_WRITTEN PROBLEM_. Transcribe only the lines of the listing below from the one holding "Keep writing the build123d" through the one holding "connector_pitch = (2", inclusive, without any change.

_Saved data entries_.
═══
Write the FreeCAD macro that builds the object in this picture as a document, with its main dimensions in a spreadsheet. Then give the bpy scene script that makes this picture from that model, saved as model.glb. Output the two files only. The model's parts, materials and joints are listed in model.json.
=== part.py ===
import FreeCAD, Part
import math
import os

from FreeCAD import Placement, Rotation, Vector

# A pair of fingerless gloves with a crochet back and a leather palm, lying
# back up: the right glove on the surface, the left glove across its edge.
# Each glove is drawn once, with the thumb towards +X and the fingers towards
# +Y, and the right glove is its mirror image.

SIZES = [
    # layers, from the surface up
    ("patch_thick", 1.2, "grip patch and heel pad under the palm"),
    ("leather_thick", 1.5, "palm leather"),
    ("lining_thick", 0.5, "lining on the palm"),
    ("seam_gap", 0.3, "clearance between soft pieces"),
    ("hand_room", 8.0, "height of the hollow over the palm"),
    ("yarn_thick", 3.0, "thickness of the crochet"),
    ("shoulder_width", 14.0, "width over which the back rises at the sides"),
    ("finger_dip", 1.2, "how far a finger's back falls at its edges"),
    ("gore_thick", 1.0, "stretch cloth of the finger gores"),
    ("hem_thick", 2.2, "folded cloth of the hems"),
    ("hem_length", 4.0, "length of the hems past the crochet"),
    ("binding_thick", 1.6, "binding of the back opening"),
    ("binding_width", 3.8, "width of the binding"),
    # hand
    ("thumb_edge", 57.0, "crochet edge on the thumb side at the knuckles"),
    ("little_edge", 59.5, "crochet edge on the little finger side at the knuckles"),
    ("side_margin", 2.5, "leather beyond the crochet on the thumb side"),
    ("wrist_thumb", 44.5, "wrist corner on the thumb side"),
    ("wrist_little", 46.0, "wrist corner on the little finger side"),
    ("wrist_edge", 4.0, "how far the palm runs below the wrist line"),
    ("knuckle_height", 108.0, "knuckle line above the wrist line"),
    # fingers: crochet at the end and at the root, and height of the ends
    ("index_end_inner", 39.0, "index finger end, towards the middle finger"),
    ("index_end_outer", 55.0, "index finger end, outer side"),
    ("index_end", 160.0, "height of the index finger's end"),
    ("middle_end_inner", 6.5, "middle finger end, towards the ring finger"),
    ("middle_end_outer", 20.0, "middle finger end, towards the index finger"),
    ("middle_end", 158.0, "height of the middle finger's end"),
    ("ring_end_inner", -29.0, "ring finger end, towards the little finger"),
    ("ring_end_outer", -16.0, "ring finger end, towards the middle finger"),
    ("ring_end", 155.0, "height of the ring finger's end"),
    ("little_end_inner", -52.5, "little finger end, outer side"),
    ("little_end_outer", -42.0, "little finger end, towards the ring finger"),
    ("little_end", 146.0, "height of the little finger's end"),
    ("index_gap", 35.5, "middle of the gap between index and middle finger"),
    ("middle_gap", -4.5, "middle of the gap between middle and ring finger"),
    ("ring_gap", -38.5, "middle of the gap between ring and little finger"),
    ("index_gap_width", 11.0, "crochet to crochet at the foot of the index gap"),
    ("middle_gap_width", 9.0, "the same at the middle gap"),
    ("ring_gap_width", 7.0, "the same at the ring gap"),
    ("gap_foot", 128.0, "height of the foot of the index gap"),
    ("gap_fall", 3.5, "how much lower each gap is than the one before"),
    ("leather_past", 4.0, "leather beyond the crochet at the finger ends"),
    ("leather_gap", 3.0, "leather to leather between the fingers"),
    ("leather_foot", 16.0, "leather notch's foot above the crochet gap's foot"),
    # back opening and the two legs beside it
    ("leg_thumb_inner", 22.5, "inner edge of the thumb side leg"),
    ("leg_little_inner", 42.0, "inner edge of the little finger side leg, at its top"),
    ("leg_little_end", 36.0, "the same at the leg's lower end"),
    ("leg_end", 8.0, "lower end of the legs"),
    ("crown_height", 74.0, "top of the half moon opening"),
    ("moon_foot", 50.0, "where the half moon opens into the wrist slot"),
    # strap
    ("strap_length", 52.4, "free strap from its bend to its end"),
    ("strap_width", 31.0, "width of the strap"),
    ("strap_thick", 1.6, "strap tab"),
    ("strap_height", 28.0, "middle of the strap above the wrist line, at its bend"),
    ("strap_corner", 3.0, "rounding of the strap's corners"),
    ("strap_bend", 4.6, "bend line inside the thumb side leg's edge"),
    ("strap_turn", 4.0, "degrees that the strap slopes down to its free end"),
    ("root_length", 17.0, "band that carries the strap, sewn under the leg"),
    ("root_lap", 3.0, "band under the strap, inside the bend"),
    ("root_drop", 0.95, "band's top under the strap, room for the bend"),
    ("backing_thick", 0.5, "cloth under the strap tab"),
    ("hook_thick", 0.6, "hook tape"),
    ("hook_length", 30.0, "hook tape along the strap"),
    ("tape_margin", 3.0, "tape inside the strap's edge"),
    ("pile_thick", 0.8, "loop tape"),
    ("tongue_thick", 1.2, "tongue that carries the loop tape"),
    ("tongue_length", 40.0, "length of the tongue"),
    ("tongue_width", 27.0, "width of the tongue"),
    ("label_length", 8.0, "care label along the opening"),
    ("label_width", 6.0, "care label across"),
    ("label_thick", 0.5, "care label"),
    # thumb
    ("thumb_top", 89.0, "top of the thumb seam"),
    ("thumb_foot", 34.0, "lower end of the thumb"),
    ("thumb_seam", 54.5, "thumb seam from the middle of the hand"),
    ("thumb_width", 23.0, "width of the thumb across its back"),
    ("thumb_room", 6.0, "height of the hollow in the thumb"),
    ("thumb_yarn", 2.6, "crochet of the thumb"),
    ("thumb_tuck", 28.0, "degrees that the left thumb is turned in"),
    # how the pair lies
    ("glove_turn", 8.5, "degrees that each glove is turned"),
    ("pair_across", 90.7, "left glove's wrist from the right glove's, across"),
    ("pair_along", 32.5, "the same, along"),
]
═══
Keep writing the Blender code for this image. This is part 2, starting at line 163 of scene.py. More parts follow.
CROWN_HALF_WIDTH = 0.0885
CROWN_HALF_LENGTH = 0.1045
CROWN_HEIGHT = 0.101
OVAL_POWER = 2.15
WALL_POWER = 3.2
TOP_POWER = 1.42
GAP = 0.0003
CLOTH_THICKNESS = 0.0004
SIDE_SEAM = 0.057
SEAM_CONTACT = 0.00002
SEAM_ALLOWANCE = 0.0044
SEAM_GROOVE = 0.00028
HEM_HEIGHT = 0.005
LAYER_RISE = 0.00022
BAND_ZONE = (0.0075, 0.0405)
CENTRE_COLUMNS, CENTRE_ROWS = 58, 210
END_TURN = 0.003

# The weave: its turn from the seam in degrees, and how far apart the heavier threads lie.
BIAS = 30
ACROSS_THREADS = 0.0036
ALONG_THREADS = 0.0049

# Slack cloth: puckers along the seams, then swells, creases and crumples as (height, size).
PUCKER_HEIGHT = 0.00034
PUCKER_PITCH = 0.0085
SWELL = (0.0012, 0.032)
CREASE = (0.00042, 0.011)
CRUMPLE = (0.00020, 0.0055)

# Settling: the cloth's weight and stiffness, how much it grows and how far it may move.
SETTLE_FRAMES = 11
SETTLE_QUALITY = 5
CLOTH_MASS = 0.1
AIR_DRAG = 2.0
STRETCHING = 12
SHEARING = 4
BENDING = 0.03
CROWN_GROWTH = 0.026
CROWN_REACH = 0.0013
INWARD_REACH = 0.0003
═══
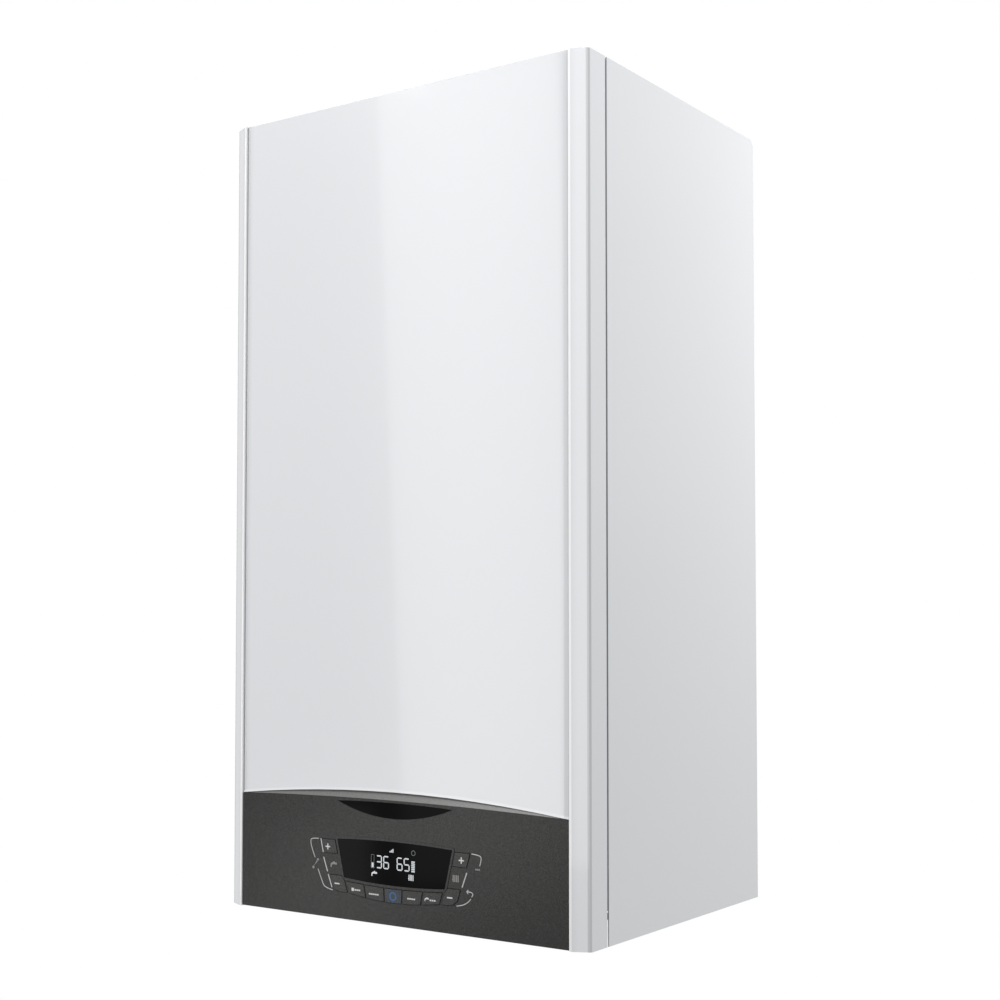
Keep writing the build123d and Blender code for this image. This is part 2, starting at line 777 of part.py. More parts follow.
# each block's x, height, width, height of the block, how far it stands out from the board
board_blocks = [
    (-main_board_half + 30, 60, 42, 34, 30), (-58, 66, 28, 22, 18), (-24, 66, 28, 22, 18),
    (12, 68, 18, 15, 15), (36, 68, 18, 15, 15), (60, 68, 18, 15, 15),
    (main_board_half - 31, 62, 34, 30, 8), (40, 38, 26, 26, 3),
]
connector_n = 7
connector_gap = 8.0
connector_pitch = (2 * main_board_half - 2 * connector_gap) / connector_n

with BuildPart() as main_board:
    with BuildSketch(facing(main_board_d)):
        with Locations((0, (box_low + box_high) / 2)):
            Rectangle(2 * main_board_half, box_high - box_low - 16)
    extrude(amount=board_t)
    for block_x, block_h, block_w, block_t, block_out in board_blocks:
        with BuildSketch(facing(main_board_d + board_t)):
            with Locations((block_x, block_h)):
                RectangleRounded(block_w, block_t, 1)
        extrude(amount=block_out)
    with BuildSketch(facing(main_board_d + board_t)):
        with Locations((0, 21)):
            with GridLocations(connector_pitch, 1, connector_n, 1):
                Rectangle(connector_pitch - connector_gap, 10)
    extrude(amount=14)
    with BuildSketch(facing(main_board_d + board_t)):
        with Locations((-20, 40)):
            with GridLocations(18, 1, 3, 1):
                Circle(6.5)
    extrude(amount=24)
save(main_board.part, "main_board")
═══
_RESULT OF THE EXERCISE_.
Keep writing the build123d and Blender code for this image. This is part 2, starting at line 777 of part.py. More parts follow.
# each block's x, height, width, height of the block, how far it stands out from the board
board_blocks = [
    (-main_board_half + 30, 60, 42, 34, 30), (-58, 66, 28, 22, 18), (-24, 66, 28, 22, 18),
    (12, 68, 18, 15, 15), (36, 68, 18, 15, 15), (60, 68, 18, 15, 15),
    (main_board_half - 31, 62, 34, 30, 8), (40, 38, 26, 26, 3),
]
connector_n = 7
connector_gap = 8.0
connector_pitch = (2 * main_board_half - 2 * connector_gap) / connector_n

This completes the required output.